◆ Record set:

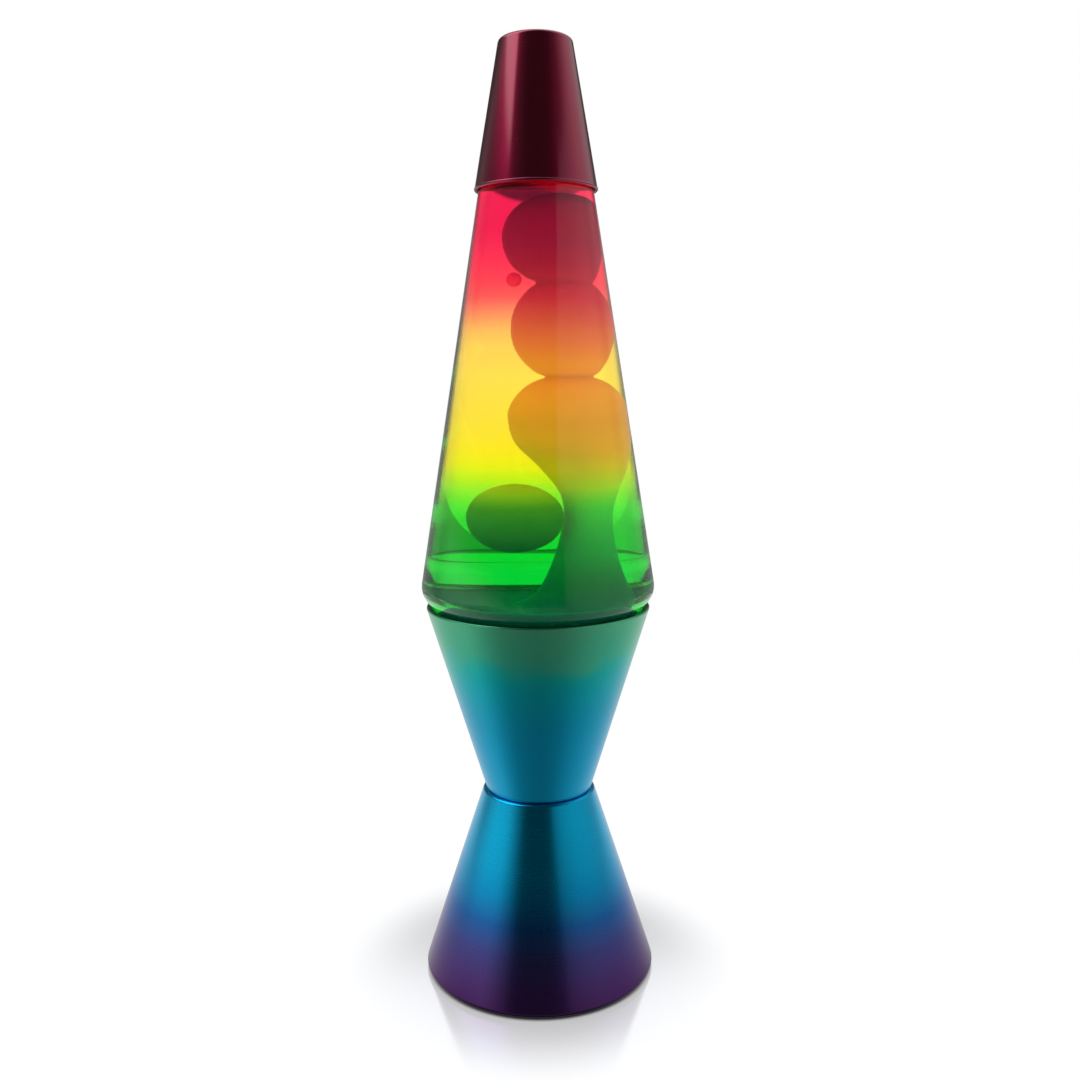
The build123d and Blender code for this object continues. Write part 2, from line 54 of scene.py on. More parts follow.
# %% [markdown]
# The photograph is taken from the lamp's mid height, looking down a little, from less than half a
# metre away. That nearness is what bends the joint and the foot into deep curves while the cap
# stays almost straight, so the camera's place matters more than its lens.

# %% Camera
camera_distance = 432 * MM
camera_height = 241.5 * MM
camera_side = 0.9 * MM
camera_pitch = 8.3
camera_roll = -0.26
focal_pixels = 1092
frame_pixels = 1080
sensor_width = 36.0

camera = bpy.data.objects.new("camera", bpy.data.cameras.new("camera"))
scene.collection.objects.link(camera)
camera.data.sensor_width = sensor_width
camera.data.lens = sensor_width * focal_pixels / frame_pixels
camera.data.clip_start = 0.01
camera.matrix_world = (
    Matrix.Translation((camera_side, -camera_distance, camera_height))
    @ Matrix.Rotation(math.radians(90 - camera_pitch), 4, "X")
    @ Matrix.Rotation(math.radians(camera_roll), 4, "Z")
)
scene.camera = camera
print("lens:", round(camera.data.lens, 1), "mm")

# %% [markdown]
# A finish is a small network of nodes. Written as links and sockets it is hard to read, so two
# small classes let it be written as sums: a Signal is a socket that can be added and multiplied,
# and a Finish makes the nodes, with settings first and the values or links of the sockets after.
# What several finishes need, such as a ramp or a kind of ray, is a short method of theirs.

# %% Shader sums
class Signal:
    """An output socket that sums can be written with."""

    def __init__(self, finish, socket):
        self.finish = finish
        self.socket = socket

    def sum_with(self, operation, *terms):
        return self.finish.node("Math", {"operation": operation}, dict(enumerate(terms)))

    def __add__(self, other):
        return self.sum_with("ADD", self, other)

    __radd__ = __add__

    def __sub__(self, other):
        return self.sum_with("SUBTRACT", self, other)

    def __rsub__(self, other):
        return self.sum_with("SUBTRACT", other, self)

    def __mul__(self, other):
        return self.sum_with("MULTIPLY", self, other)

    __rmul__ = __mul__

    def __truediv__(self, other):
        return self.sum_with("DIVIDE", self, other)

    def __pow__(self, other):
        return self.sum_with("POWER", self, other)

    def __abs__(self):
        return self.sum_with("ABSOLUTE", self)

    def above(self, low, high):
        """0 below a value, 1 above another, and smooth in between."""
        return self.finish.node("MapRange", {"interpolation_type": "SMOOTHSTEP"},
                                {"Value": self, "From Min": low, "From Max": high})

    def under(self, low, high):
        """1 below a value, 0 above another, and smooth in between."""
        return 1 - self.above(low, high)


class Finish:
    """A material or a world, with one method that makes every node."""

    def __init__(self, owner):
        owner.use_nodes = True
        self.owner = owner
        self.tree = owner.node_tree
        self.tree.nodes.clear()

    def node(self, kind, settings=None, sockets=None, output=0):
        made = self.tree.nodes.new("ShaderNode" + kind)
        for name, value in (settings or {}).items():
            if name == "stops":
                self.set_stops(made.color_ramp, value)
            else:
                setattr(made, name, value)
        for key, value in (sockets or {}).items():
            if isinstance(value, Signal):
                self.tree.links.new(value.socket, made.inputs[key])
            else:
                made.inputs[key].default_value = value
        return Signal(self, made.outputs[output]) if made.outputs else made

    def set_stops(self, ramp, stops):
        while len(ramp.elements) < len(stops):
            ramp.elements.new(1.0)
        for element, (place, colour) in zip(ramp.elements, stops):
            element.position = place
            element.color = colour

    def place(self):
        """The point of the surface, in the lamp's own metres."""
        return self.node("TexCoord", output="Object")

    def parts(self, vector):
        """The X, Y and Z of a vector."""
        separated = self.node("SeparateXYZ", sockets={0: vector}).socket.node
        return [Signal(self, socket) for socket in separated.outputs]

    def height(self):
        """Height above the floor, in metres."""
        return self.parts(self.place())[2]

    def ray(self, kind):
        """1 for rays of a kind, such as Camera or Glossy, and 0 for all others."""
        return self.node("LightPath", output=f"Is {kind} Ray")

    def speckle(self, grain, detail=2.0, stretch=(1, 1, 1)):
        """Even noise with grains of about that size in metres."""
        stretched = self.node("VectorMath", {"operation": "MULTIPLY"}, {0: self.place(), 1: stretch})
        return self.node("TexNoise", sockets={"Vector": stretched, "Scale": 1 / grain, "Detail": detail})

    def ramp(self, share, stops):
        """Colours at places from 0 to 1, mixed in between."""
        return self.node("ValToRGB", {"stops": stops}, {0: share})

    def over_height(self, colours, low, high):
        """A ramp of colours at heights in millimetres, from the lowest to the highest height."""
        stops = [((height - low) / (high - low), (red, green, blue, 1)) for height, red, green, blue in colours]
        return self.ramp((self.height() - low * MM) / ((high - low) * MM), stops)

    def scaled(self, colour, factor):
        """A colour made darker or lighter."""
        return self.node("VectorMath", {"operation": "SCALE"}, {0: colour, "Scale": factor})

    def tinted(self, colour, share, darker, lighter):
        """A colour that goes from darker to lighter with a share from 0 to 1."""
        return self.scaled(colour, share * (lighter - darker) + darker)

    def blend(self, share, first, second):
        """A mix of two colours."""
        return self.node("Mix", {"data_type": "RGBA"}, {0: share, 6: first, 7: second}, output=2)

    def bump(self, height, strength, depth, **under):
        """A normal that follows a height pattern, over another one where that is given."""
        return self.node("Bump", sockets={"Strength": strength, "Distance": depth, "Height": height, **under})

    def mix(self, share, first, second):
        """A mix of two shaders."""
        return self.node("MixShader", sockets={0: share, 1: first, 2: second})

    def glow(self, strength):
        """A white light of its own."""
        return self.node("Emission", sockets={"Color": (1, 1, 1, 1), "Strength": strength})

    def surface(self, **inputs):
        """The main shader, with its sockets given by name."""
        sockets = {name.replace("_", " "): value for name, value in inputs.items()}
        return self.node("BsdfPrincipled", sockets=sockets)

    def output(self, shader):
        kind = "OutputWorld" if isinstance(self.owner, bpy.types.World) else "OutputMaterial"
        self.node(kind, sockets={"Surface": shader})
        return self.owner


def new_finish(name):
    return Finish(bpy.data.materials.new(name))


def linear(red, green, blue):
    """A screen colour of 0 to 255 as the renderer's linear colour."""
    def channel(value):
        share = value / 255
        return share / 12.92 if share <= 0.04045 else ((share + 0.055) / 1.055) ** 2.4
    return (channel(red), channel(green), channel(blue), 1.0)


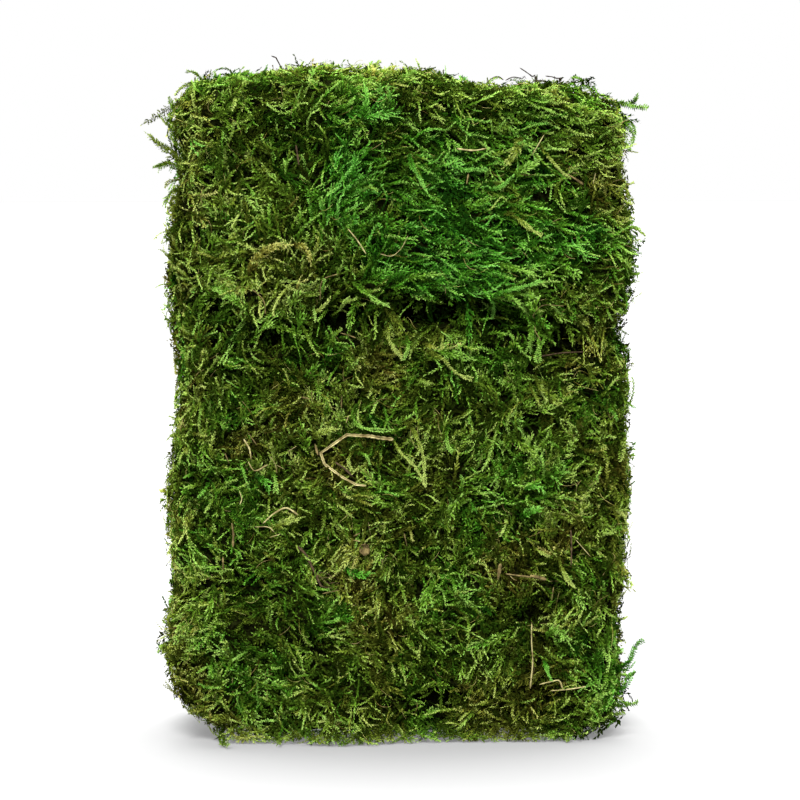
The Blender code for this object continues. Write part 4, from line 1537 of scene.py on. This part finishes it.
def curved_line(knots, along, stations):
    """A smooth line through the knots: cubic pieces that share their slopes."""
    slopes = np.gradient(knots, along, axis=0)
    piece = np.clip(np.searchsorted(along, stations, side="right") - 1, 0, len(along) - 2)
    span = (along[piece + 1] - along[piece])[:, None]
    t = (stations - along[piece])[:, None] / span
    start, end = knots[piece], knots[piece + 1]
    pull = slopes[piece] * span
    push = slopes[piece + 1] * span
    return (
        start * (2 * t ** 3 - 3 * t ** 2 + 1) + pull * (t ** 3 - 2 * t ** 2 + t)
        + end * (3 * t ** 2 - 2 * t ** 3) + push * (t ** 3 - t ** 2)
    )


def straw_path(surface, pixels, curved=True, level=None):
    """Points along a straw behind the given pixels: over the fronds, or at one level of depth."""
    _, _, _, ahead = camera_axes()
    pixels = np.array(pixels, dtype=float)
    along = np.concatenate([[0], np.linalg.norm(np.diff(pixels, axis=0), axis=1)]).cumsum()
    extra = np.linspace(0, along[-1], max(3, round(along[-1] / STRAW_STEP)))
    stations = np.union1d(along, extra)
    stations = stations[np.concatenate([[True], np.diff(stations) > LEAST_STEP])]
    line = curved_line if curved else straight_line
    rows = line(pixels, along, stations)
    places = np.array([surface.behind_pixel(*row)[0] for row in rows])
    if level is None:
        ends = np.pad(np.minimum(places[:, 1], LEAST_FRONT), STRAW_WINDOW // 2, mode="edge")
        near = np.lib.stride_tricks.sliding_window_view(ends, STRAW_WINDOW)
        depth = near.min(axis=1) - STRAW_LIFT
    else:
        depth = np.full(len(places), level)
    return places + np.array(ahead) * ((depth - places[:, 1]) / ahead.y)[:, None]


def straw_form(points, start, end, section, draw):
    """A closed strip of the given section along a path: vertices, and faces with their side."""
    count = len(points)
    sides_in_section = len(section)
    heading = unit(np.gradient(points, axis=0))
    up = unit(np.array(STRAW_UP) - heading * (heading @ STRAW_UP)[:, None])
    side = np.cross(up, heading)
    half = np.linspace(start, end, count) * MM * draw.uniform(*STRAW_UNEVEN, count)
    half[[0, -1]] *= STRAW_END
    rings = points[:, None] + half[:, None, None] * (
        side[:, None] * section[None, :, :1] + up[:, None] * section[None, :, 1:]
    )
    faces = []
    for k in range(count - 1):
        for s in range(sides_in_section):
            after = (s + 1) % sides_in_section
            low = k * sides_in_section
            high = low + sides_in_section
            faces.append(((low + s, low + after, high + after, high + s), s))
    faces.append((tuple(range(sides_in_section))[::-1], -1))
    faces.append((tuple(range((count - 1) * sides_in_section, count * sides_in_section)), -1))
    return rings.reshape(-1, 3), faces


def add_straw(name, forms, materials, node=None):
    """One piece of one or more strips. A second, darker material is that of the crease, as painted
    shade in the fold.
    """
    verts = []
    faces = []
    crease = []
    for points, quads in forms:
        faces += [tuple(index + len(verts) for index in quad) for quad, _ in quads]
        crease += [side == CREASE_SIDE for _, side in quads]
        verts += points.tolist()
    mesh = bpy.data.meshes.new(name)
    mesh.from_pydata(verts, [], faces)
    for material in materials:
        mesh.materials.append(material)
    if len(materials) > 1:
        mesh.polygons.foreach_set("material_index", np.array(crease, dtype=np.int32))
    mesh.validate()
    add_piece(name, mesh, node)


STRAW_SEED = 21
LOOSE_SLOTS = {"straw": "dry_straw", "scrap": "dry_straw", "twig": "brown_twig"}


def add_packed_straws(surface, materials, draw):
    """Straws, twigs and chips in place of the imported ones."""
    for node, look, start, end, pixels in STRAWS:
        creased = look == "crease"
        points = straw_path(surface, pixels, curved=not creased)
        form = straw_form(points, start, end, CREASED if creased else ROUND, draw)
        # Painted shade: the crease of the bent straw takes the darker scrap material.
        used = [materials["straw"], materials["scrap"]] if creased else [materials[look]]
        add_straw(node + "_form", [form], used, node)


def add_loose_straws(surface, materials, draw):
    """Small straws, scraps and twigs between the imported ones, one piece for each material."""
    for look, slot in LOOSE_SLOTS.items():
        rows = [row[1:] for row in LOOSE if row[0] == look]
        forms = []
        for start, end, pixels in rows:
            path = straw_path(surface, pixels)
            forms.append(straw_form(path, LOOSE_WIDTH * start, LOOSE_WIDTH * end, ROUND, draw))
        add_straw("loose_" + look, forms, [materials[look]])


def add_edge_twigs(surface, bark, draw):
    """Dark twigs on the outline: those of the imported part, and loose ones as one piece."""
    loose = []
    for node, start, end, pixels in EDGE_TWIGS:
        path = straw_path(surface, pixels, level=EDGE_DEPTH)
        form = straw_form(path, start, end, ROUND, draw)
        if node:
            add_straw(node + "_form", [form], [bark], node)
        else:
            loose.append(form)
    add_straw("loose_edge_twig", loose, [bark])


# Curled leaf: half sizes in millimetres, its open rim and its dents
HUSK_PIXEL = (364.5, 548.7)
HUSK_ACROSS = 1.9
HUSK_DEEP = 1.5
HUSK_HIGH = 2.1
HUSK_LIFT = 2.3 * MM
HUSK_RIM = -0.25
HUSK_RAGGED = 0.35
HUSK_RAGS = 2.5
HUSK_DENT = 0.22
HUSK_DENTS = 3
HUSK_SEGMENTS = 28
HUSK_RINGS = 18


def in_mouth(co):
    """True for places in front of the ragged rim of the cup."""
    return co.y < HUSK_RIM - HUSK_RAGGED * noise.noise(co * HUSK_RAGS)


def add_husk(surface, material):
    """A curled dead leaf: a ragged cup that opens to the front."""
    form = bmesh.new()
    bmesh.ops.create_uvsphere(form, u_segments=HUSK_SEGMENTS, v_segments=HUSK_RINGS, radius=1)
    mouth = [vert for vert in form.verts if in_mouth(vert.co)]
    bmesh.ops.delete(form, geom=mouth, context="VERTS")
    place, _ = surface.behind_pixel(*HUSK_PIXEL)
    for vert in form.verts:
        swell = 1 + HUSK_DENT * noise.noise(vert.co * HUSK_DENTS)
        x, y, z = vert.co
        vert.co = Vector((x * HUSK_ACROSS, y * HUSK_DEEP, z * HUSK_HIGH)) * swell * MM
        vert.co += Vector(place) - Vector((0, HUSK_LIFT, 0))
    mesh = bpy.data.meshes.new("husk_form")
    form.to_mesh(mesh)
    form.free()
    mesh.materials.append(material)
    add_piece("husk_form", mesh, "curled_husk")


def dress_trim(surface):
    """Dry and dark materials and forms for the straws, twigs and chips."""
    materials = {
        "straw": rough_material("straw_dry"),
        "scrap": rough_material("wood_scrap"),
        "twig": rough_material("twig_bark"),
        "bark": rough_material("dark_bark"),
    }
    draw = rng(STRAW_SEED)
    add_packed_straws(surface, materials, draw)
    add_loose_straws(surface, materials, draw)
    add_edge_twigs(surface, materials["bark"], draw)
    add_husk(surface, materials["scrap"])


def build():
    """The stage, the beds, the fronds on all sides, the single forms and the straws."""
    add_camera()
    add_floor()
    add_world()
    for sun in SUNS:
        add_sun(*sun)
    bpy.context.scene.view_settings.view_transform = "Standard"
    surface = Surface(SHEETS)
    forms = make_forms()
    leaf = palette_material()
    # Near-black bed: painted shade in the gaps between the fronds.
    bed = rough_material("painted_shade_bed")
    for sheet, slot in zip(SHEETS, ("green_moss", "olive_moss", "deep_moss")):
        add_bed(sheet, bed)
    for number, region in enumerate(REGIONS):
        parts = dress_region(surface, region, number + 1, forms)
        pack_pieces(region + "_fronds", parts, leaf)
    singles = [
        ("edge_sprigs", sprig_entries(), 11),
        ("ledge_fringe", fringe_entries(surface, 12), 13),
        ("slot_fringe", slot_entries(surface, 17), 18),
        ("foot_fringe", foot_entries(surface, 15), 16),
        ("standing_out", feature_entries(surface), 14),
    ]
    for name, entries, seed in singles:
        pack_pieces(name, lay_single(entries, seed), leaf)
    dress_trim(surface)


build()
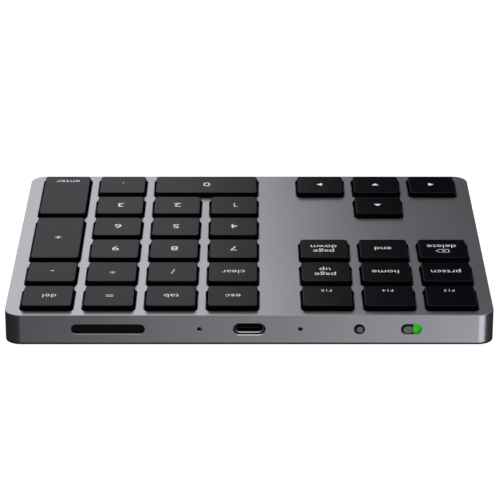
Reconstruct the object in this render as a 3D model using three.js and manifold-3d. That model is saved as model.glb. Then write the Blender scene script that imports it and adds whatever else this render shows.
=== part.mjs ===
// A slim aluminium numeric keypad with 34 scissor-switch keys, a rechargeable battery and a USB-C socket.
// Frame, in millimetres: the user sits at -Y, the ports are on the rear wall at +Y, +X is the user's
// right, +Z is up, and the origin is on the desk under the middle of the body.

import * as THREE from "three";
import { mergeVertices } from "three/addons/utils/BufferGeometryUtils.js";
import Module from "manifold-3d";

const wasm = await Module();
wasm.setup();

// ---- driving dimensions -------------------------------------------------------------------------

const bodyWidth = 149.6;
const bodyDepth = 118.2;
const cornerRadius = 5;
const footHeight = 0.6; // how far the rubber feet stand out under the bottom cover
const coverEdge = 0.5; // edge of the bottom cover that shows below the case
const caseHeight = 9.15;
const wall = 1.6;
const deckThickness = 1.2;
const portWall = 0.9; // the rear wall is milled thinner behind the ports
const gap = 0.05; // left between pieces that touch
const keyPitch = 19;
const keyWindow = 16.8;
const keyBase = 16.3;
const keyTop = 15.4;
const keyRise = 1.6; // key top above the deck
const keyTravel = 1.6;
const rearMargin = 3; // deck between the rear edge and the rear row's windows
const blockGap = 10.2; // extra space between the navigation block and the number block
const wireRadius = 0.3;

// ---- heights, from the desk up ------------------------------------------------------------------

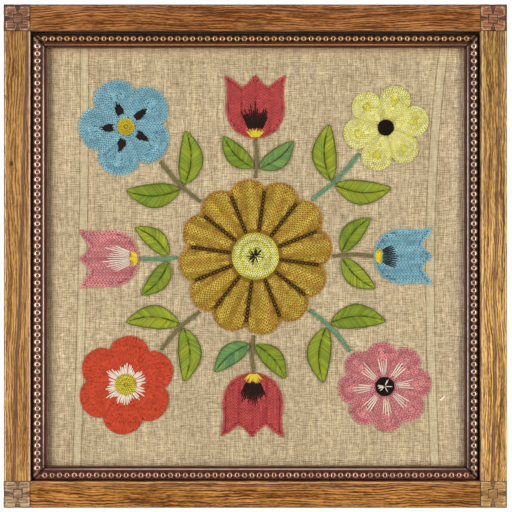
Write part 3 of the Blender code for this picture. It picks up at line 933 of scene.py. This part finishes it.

◆ Exercise aim:
Repeat exactly, please, each line from the beginning of the data through the line with "self.socket = socket" in it, and only those lines.

◆ Correct output:
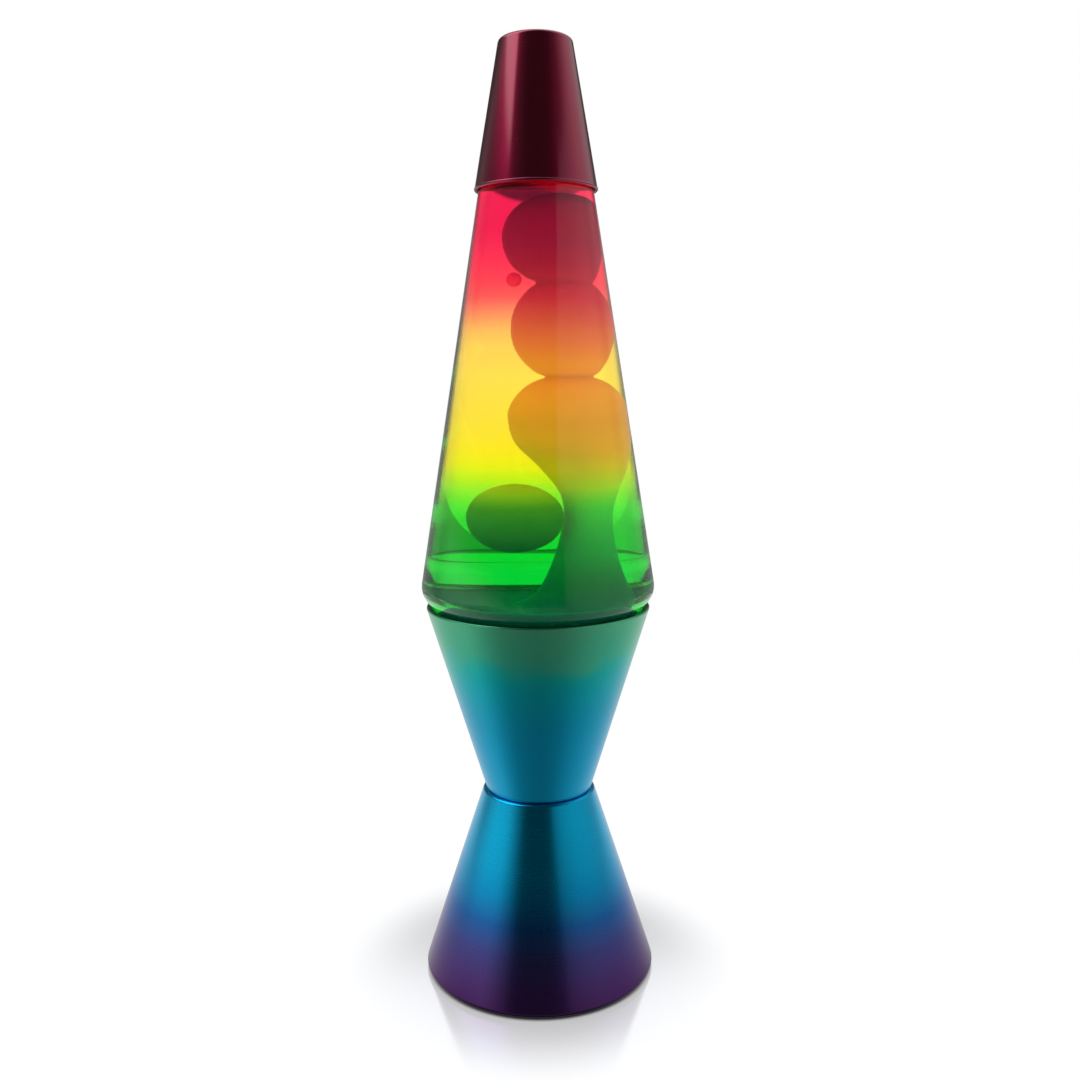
The build123d and Blender code for this object continues. Write part 2, from line 54 of scene.py on. More parts follow.
# %% [markdown]
# The photograph is taken from the lamp's mid height, looking down a little, from less than half a
# metre away. That nearness is what bends the joint and the foot into deep curves while the cap
# stays almost straight, so the camera's place matters more than its lens.

# %% Camera
camera_distance = 432 * MM
camera_height = 241.5 * MM
camera_side = 0.9 * MM
camera_pitch = 8.3
camera_roll = -0.26
focal_pixels = 1092
frame_pixels = 1080
sensor_width = 36.0

camera = bpy.data.objects.new("camera", bpy.data.cameras.new("camera"))
scene.collection.objects.link(camera)
camera.data.sensor_width = sensor_width
camera.data.lens = sensor_width * focal_pixels / frame_pixels
camera.data.clip_start = 0.01
camera.matrix_world = (
    Matrix.Translation((camera_side, -camera_distance, camera_height))
    @ Matrix.Rotation(math.radians(90 - camera_pitch), 4, "X")
    @ Matrix.Rotation(math.radians(camera_roll), 4, "Z")
)
scene.camera = camera
print("lens:", round(camera.data.lens, 1), "mm")

# %% [markdown]
# A finish is a small network of nodes. Written as links and sockets it is hard to read, so two
# small classes let it be written as sums: a Signal is a socket that can be added and multiplied,
# and a Finish makes the nodes, with settings first and the values or links of the sockets after.
# What several finishes need, such as a ramp or a kind of ray, is a short method of theirs.

# %% Shader sums
class Signal:
    """An output socket that sums can be written with."""

    def __init__(self, finish, socket):
        self.finish = finish
        self.socket = socket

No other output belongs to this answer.